With the authorization of Accountable Care Organizations (ACOs) in the healthcare reform law (PPACA), there has been a tremendous amount of industry attention on understanding ACOs and the opportunities and challenges they present. With ACOs as such a hot topic and the variety of forms these organizations can take, healthcare investors can examine not only opportunities in ACOs themselves but in healthcare related businesses that will service or be affiliated with ACOs. Understanding the role and possibilities of ACOs is highly valuable in order to assess these opportunities.
PPACA directs the Secretary of Health & Human Services to establish a Shared Savings Program under both Parts A and B of Medicare to improve quality and efficiency of the healthcare delivery system no later than January 1, 2012. ACOs may be created by ACO professionals in group practice arrangements, by networks of individual practices of ACO professionals, by partnerships or joint venture arrangements between hospitals and ACO professionals, by hospitals employing ACO professionals, by such other groups of providers of services and supplies as the Secretary determines is appropriate.
An approved ACO will be assigned Medicare beneficiaries, will participate in the Shared Savings Program and will be eligible to receive additional payments from Medicare when certain performance guidelines are met and cost-savings targets are achieved. The amount of the additional payment will be a percentage of the difference between the estimated per capita Medicare expenditures for patients assigned to the ACO and the cost-savings per capita Medicare expenditures threshold.
While ACOs are often heralded as the solution to the current ailing model of healthcare delivery for Medicare, including the need for enhanced quality, improved outcomes, better coordination of care, and greater cost-savings, there are many misconceptions about the Shared Savings Program and a seemingly unending list of questions about what form ACOs will take under the final regulations.

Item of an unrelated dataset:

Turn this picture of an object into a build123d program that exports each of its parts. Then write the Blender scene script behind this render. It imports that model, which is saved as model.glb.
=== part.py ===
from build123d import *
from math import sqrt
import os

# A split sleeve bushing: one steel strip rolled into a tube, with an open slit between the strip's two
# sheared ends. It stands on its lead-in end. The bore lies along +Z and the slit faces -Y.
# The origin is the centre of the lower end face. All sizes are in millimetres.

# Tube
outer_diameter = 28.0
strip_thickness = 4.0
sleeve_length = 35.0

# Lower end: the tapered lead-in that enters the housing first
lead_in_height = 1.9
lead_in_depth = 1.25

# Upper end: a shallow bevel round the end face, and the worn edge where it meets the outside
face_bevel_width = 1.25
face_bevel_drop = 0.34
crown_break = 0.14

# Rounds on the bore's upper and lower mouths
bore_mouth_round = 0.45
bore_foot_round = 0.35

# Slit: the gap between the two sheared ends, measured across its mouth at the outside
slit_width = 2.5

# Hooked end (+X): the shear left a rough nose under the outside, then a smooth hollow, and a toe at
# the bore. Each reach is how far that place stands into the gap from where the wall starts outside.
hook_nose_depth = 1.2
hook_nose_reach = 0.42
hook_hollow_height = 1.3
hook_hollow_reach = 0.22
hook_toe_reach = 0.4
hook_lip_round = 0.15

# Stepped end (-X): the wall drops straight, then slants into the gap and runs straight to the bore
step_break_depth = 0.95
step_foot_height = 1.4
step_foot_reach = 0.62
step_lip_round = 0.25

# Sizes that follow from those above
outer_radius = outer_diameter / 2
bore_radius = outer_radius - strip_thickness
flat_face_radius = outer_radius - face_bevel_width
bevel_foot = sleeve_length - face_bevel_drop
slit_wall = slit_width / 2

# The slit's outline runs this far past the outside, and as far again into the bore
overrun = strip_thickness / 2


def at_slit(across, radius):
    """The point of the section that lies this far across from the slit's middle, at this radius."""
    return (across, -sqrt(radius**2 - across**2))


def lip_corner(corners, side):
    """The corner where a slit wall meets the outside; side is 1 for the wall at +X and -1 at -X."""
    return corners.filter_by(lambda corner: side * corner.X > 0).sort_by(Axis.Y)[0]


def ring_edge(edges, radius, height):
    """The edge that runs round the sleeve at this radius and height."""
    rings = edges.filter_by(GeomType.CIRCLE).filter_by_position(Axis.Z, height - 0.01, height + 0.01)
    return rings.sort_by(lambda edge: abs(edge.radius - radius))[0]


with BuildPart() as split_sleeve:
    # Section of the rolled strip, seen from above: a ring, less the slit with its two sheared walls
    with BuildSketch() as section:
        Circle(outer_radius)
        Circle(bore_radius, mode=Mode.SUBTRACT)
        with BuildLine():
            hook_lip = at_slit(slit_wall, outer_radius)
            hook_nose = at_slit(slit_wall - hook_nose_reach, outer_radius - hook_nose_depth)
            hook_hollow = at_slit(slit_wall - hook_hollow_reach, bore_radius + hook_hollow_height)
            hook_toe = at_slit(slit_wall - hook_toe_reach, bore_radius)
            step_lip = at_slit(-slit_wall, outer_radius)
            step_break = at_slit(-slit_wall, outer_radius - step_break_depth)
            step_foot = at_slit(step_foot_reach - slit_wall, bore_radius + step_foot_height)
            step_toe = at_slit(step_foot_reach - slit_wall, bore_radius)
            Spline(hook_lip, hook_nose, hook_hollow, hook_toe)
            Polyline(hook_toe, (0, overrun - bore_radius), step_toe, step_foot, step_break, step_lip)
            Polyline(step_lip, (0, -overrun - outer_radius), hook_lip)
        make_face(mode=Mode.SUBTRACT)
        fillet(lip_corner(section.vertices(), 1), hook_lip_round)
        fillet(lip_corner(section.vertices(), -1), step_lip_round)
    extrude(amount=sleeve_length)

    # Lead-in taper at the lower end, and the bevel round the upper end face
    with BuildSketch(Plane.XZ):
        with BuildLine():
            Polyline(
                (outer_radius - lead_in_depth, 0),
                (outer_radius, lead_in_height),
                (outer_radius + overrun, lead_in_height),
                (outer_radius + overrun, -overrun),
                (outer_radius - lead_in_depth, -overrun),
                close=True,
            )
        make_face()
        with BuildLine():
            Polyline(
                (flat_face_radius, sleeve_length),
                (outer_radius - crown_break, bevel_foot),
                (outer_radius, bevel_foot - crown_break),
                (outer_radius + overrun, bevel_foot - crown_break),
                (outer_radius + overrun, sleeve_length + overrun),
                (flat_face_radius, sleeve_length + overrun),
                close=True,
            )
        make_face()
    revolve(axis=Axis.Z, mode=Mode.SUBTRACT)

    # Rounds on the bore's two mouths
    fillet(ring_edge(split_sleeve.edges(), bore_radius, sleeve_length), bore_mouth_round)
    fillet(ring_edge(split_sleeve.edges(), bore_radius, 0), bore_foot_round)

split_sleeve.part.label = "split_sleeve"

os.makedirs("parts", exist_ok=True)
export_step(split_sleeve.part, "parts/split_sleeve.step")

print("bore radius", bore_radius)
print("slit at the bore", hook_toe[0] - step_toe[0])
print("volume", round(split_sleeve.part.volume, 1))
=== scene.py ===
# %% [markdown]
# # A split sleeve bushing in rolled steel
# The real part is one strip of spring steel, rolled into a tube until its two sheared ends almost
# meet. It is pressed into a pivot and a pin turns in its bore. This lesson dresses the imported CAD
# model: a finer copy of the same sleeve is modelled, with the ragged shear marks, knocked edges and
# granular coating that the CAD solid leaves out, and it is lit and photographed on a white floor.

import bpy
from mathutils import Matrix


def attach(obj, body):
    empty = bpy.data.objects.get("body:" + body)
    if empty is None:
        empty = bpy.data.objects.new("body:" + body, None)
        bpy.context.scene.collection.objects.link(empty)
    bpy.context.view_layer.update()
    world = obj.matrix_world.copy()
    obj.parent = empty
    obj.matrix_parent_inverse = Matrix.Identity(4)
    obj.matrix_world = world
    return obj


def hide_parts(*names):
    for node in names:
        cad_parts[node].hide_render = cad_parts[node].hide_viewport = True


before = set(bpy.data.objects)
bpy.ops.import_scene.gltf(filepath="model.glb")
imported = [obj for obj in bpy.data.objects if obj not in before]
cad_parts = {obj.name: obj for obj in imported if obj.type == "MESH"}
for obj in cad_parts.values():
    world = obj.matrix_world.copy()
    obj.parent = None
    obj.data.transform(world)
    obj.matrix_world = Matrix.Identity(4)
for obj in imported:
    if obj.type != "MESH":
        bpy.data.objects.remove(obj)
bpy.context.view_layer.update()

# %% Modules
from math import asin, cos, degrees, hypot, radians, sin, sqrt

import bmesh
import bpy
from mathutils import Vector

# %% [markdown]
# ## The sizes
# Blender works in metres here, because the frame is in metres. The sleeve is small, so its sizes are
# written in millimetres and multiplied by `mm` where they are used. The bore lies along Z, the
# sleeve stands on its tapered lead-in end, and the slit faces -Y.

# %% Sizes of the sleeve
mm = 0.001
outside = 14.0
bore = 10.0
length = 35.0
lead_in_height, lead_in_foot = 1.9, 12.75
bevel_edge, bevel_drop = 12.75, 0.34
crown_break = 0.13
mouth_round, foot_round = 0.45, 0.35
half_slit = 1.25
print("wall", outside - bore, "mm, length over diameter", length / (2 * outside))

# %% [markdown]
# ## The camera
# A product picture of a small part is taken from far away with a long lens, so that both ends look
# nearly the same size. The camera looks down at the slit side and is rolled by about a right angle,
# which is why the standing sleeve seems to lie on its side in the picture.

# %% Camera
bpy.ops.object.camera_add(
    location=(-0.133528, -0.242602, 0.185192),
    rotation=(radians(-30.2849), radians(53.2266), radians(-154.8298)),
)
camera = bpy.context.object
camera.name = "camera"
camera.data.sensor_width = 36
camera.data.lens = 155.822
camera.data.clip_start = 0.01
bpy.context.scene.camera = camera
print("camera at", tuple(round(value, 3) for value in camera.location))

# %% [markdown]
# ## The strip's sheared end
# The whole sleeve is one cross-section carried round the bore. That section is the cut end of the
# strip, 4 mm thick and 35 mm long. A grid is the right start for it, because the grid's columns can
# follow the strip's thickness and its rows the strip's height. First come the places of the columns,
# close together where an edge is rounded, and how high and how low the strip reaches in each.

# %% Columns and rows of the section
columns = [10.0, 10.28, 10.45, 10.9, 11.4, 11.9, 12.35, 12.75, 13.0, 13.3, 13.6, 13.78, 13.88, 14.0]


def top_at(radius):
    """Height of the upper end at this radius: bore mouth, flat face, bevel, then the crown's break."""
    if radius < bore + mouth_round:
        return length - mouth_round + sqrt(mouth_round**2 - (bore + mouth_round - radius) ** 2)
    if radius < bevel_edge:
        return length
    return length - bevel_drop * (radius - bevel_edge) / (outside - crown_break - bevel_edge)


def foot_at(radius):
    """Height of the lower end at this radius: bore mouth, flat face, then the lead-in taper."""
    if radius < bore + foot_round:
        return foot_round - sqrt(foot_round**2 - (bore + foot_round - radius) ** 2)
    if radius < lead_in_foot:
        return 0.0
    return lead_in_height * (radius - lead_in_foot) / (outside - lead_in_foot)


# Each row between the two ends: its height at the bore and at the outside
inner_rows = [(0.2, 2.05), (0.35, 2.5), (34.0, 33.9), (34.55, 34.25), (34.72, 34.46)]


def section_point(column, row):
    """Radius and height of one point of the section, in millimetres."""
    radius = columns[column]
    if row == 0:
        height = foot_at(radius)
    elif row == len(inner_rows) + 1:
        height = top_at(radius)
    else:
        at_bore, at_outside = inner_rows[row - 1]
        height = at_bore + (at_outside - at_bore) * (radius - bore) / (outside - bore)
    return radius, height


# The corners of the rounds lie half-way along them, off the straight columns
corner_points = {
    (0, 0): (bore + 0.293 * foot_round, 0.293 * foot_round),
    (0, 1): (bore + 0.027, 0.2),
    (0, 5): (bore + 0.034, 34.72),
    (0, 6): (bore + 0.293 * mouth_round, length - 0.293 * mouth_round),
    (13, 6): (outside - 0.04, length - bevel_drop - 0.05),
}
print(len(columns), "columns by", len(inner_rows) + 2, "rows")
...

CMS is tasked with fleshing out the details of how the organizations will work and be reimbursed. Right now, CMS has issued very little guidance on its vision of ACOs and the Shared Savings Program, but CMS has issued a brief Preliminary Questions & Answers piece on its website. A recent article by our McGuireWoods colleague Tom Stallings and Brent Rawlings addresses some of the common misconceptions about ACOs and the Shared Savings Program. Additionally, our colleagues Scott Becker and Helen Suh discuss nine observations in their recent article about ACOs, including movements by commercial payors toward this model.
In future posts we will focus on the businesses that we envision will emerge or evolve to service these ACOs and those potential investment opportunities.